The eligibility requirements for the SMP are as follows:

  • the borrower must own and occupy the home
  • the borrower is not eligible if he is presently in bankruptcy
  • the borrower must be delinquent at least three months
  • the borrower must have a loan to value of over 90%
  • the borrower’s income must be verified

The mortgage loan will be modified so that the borrower’s total monthly payment including escrows does not exceed 38% of his gross income.  To bring the ratio to 38% or lower, the term of the loan may be extended to 40 years and/or  part of the principal will be allowed an interest forbearance.   The interest rate on the modified loan may not be lower than 3%.  Any second mortgage on the property will be left outstanding.

There has been much controversy over whether or not the loan modification programs will ultimately work out well for the borrower since the loan principal is not being reduced.  As noted above, the servicer can make the borrower’s payment smaller by making a part of the principal interest free for a period of time (principal forbearance).   The homeowner, however, will in many cases still owe more on his home than it is worth and the reduced mortgage payment usually only lasts for 5 years.  It is therefore interesting to note that the new streamlined modification program does not allow for any type of principal forgiveness.

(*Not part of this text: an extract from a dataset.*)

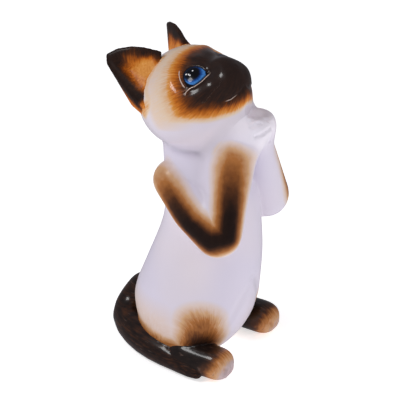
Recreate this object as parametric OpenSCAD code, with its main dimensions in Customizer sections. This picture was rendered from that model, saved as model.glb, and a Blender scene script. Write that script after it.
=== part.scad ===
/* [Figure] */
// Height of the torso casting, from the floor to the neck joint
torso_h = 133; // [120:1:146]
// Width of the haunches, side to side
haunch_w = 69; // [64:1:75]
// Thickness of the slip-cast walls
wall = 4.5; // [3:0.5:6]
// Radius of the round vent in the base
vent_r = 4; // [3:0.5:6]

/* [Head] */
// Radius of the skull
skull_r = 30; // [27:0.5:33]
// How far the face looks up, in degrees
head_pitch = 42; // [35:1:50]
// How far the face turns to the cat's right, in degrees
head_yaw = 9; // [0:1:15]
// Radius of the eye domes
eye_r = 8; // [7:0.25:9]

/* [Limbs] */
// Distance between the two elbows
elbow_gap = 52; // [48:1:56]
// Distance between the centres of the hind feet
feet_gap = 55; // [50:1:60]
// Radius of the tail at its root
tail_r = 9; // [7:0.5:10]

/* [Hidden] */

torso_sides = 36;
head_sides = 32;
tail_sides = 16;
ball_fn = 24;
rim_fn = 12;
far = 400;
tall = torso_h / 133;
wide = haunch_w / 69;

// A curve through the stations, with k steps between one and the next
function spline(a, b, c, d, t) = 0.5 * (2 * b + (c - a) * t + (2 * a - 5 * b + 4 * c - d) * t * t
    + (3 * b - a - 3 * c + d) * t * t * t);
function smooth(s, k) = [for (i = [0:len(s) - 2]) for (j = [0:k - 1])
    spline(s[max(i - 1, 0)], s[i], s[i + 1], s[min(i + 2, len(s) - 1)], j / k), s[len(s) - 1]];

// A closed solid through rings of equal point count, capped flat at both ends
module loft(rings) {
    n = len(rings[0]);
    m = len(rings);
    polyhedron(
        points = [for (r = rings) each r],
        faces = concat(
            [[for (i = [0:n - 1]) i]],
            [[for (i = [0:n - 1]) m * n - 1 - i]],
            [for (k = [0:m - 2]) for (i = [0:n - 1])
                [k * n + i, k * n + n + i, k * n + n + (i + 1) % n]],
            [for (k = [0:m - 2]) for (i = [0:n - 1])
                [k * n + i, k * n + n + (i + 1) % n, k * n + (i + 1) % n]]));
}

// Torso stations: height, centre y, half width, half depth in front, half depth behind
torso_st = [
    [0, 8, 20, 15, 23],
    [4, 7.5, 25, 20, 27],
    [14, 6, 30.5, 27, 31.5],
    [32, 5, 34, 33.5, 35.5],
    [50, 2.5, 33, 34.5, 32],
    [68, -1, 30, 32.5, 28.5],
    [86, -3.5, 27, 29.5, 25],
    [104, -4, 26, 27, 24],
    [120, -1, 24, 24, 22.5],
    [133, 3, 21, 20, 20]];
torso_curve = smooth(torso_st, 2);
haunch_c = [21 * wide, -8, 28 * tall];
haunch_reach = 15;
haunch_swell = 5;
function swell(p, side) = let(off = p - [side * haunch_c[0], haunch_c[1], haunch_c[2]])
    exp(-pow(norm(off) / haunch_reach, 2));
function torso_ring(s, inset) = [for (i = [0:torso_sides - 1]) let(
    turn = 360 * i / torso_sides,
    depth = sin(turn) > 0 ? s[4] : s[3],
    p = [(s[2] * wide - inset) * cos(turn), s[1] + (depth - inset) * sin(turn), s[0] * tall],
    out = inset > 0 ? 0 : haunch_swell * (swell(p, 1) + swell(p, -1)))
    p + out * [cos(turn), sin(turn), 0]];
torso_skin = [for (s = torso_curve) torso_ring(s, 0)];
neck_bore_r = 11;
neck_y = 3;
function neck_ring(z) = [for (i = [0:torso_sides - 1]) let(turn = 360 * i / torso_sides)
    [neck_bore_r * cos(turn), neck_y + neck_bore_r * sin(turn), z]];
// The hollow inside, from the neck down to the floor of the casting
hollow_st = [for (i = [len(torso_curve) - 1:-1:0]) if (torso_curve[i][0] * tall > wall
    && torso_curve[i][0] * tall < torso_h - wall) torso_curve[i]];
torso_hollow = concat([neck_ring(torso_h), neck_ring(torso_h - wall)],
    [for (s = hollow_st) torso_ring(s, wall)]);

vent_y = 16;

module torso_form() loft(torso_skin);
module torso() color("white") difference() {
    loft(concat(torso_skin, torso_hollow));
    translate([0, vent_y, -1]) cylinder(r = vent_r, h = 4 * wall, $fn = 32);
}
head_scale = skull_r / 30;
head_c = [0, 7.7, torso_h + 24.8 * head_scale];
// Head stations along the face's axis: y (front is negative), centre z, half width, half height
head_st = [
    [30, 0, 2, 2], [28, 0, 11, 10.5], [21, 0, 21.5, 20.5], [10, -1, 28.5, 27.5], [0, -1.5, 30, 29],
    [-10, -2, 29, 27.5], [-19, -4, 25, 23.5], [-25, -5.5, 18.8, 20], [-30, -5.5, 13.8, 17.2],
    [-34, -5, 11.2, 14.6], [-37.5, -4.6, 9.2, 11.6], [-40, -4.6, 5.8, 7.2], [-41.2, -4.6, 1.5, 2]];
function head_rings(k) = [for (s = smooth(head_st, k)) [for (i = [0:head_sides - 1])
    let(turn = 360 * i / head_sides) [s[2] * cos(turn), s[0], s[1] + s[3] * sin(turn)]]];
module on_head() translate(head_c) rotate([0, 0, -head_yaw]) rotate([-head_pitch, 0, 0])
    scale(head_scale) children();
module head_form() on_head() loft(head_rings(2));
module head() color("tan") difference() {
    head_form();
    on_head() scale(1 - wall / skull_r) loft(head_rings(1));
    translate([-far / 2, -far / 2, torso_h - far]) cube(far);
}

// Ear, on the left side of the head: rim from the brow over the tip to the cheek, then the back
ear_rim = [[10, -6, 28], [14.5, -1.5, 34.2], [18, 3, 38.2], [21.5, 9, 41], [25, 14, 41.5], [26.5, 15.3, 38],
           [27.3, 13, 27], [27.7, 10.5, 16], [27, 6, 6]];
ear_back = [[14, 16, 22], [25, 17, 12], [24.5, 14, 5]];
ear_edge_r = 1.2;
cup = [[13, -7, 28], [18, -2, 34], [22, 4, 38], [26.2, 11.3, 38], [31, 8, 26], [31, 2, 9], [28, 1, 10],
       [22, 0.5, 19], [22.5, 8.5, 29]];
module ear(side) color("sienna") difference() {
    on_head() mirror([side < 0 ? 1 : 0, 0, 0]) difference() {
        hull() for (p = concat(ear_rim, ear_back)) translate(p) sphere(ear_edge_r, $fn = rim_fn);
        hull() for (p = cup) translate(p) sphere(ear_edge_r, $fn = rim_fn);
    }
    head_form();
}
module right_ear() ear(-1);
module left_ear() ear(1);

// Eye domes are luted on the face, one either side of the muzzle
eye_c = [12, -19, 5.5];
module eye(side) color("royalblue") difference() {
    on_head() translate([side * eye_c[0], eye_c[1], eye_c[2]]) hull() sphere(eye_r / head_scale, $fn = 32);
    head_form();
}
module right_eye() eye(-1);
module left_eye() eye(1);

shoulder = [19 * wide, 8, 114.5 * tall];
elbow = [elbow_gap / 2, -24.5, 93 * tall];
wrist = [9.5, -28, 133 * tall];
upper_arm = (shoulder + elbow) / 2 - [0, 0, 1.3];
shoulder_r = 11.5;
upper_arm_r = 13.6;
elbow_r = 13;
wrist_r = 9;
module bone(a, ra, b, rb) hull() {
    translate(a) sphere(ra, $fn = ball_fn);
    translate(b) sphere(rb, $fn = ball_fn);
}
// Everything past the wrist joint, along the forearm
module beyond_wrist() translate(wrist) rotate([0, 0, atan2(wrist[1] - elbow[1], wrist[0] - elbow[0])])
    rotate([0, acos((wrist[2] - elbow[2]) / norm(wrist - elbow)), 0])
    translate([-far / 2, -far / 2, 0]) cube(far);
module arm(side) color("saddlebrown") mirror([side < 0 ? 1 : 0, 0, 0]) difference() {
    union() {
        bone(shoulder, shoulder_r, upper_arm, upper_arm_r);
        bone(upper_arm, upper_arm_r, elbow, elbow_r);
        bone(elbow, elbow_r, wrist, wrist_r);
    }
    torso_form();
    beyond_wrist();
}
module right_arm() arm(-1);
module left_arm() arm(1);

// Forepaws, clasped under the chin and meeting on the middle plane
knuckle = [5, -31.5, 148 * tall];
paw_r = 9.6;
module paw(side) color("white") mirror([side < 0 ? 1 : 0, 0, 0]) intersection() {
    hull() {
        translate(wrist) sphere(wrist_r, $fn = ball_fn);
        translate(knuckle) sphere(paw_r, $fn = ball_fn);
    }
    beyond_wrist();
    translate([0, -far / 2, 0]) cube(far);
}
module right_paw() paw(-1);
module left_paw() paw(1);

// Hind feet: the toes' y on each side, and the heel hidden under the belly
toe_y = [-24, -22];
heel_y = -4;
feet_mid = 1.5;
foot_h = 18.5;
foot_w = 20;
module foot_form(side) intersection() {
    translate([feet_mid + side * feet_gap / 2, 0, foot_h / 2]) hull() {
        translate([0, toe_y[side < 0 ? 0 : 1], 0]) scale([foot_w / 2, foot_w / 2, foot_h / 2])
            sphere(1, $fn = 32);
        translate([0, heel_y, 0]) scale([foot_w / 2, foot_w / 2, foot_h / 2]) sphere(1, $fn = 32);
    }
    translate([-far / 2, -far / 2, 0]) cube(far);
}
module foot(side) color("sienna") difference() {
    foot_form(side);
    torso_form();
}
module right_foot() foot(-1);
module left_foot() foot(1);

// Tail stations: centre x, y, z and radius as a share of the root's
tail_st = [[6, 36, 30, 0.6], [3, 40, 25, 1], [-1, 45.5, 17, 1], [-10, 45, 10, 1], [-20.5, 32, 8.2, 0.97],
    [-27, 16, 7.5, 0.92], [-30.5, 0, 6.5, 0.77], [-34, -12, 5, 0.5], [-36, -18.5, 4, 0.2]];
tail_path = smooth(tail_st, 2);
function unit(v) = v / norm(v);
function tail_ring(i) = let(
    last = len(tail_path) - 1,
    s = tail_path[i],
    a = tail_path[max(i - 1, 0)],
    b = tail_path[min(i + 1, last)],
    ahead = unit([b[0] - a[0], b[1] - a[1], b[2] - a[2]]),
    side = unit(cross(ahead, [0, 0, 1])),
    up = cross(side, ahead))
    [for (k = [0:tail_sides - 1]) let(turn = 360 * k / tail_sides)
        [s[0], s[1], s[2]] + s[3] * tail_r * (cos(turn) * side + sin(turn) * up)];
module tail() color("saddlebrown") difference() {
    intersection() {
        loft([for (i = [0:len(tail_path) - 1]) tail_ring(i)]);
        translate([-far / 2, -far / 2, 0]) cube(far);
    }
    torso_form();
    foot_form(-1);
}

torso();
head();
right_ear();
left_ear();
right_eye();
left_eye();
right_arm();
left_arm();
right_paw();
left_paw();
right_foot();
left_foot();
tail();
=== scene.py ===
"""Sitting point-coated cat figurine in glazed ceramic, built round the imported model."""
from math import radians, sin, cos, pi

import bmesh
import bpy
import numpy as np
from mathutils import Matrix, Vector
from mathutils.bvhtree import BVHTree


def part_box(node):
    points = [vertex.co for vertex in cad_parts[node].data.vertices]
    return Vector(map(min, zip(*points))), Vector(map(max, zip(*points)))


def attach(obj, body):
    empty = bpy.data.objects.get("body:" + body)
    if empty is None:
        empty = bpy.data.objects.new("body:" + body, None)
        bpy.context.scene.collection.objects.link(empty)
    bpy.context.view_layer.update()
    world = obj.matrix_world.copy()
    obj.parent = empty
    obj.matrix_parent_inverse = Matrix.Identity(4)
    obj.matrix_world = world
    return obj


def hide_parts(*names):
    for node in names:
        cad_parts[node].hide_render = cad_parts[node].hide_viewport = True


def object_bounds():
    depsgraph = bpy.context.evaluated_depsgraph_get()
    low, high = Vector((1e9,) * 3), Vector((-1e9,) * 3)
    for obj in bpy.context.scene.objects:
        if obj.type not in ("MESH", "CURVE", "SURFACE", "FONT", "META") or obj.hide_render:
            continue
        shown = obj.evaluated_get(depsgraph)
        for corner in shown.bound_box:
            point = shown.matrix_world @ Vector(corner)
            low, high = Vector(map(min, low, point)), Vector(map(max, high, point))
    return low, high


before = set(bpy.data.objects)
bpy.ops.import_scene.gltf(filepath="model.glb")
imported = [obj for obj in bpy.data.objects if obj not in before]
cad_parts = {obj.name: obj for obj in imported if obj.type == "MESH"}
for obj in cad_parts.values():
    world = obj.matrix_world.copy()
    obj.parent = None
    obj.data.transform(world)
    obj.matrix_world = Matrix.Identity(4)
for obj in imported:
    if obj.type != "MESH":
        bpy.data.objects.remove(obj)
cad_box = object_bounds()

# Modelling runs in millimetres, and each finished mesh goes into the frame's metres
MM = 0.001
CASTINGS = ("torso", "head", "right_ear", "left_ear", "right_arm", "left_arm", "right_paw", "left_paw",
            "right_foot", "left_foot", "tail")
CLAY_MM = 0.65
SEAM_REACH = 8.0
CONE_DEPTH = 12
# Balls of clay pressed in between the chin, the neck and each forearm: x, y, z and radius
FILLET_CLAY = ((9, -18.5, 141, 8), (10.5, -18, 134, 8.5), (12, -18, 126, 9), (15, -18, 118, 9.5),
               (9.5, -22.4, 150.2, 6), (10.8, -20, 146.5, 6), (11, -12, 137, 6.5), (9.8, -5.3, 131.3, 6))
# The same under the right of the chin, where the right forepaw leaves it
CHIN_CLAY = ((-6.8, -25.6, 156.4, 5.5), (-8.2, -24.4, 153.6, 5.8))
# The vent stays open as a short blind hole, and a plug inside keeps the skin one surface
VENT_PLUG_C = (0, 16, 6)
VENT_PLUG_R = 7
VENT_PLUG_LONG = 6


def mm(point):
    return np.array(point, float) / MM


def smoothstep(low, high, x):
    t = np.clip((x - low) / (high - low), 0, 1)
    return t * t * (3 - 2 * t)


# Where things are, from the frame
JOINT_Z = mm(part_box("torso")[1])[2]
HEAD_C = np.array([0, 7.7, JOINT_Z + 24.8])
HEAD_TURN = np.array(Matrix.Rotation(radians(-9), 3, "Z") @ Matrix.Rotation(radians(-42), 3, "X"))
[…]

The loan modification process has generated a lot of controversy and criticism lately since the redefault rate was approximately 50% after 3 to 6 months.   Each party involved in the process has different interests to protect and were promoting different eligibility standards.   It will be very interesting to see if this new streamlined and standardized loan modification program will result in a smaller redefault rate going forward.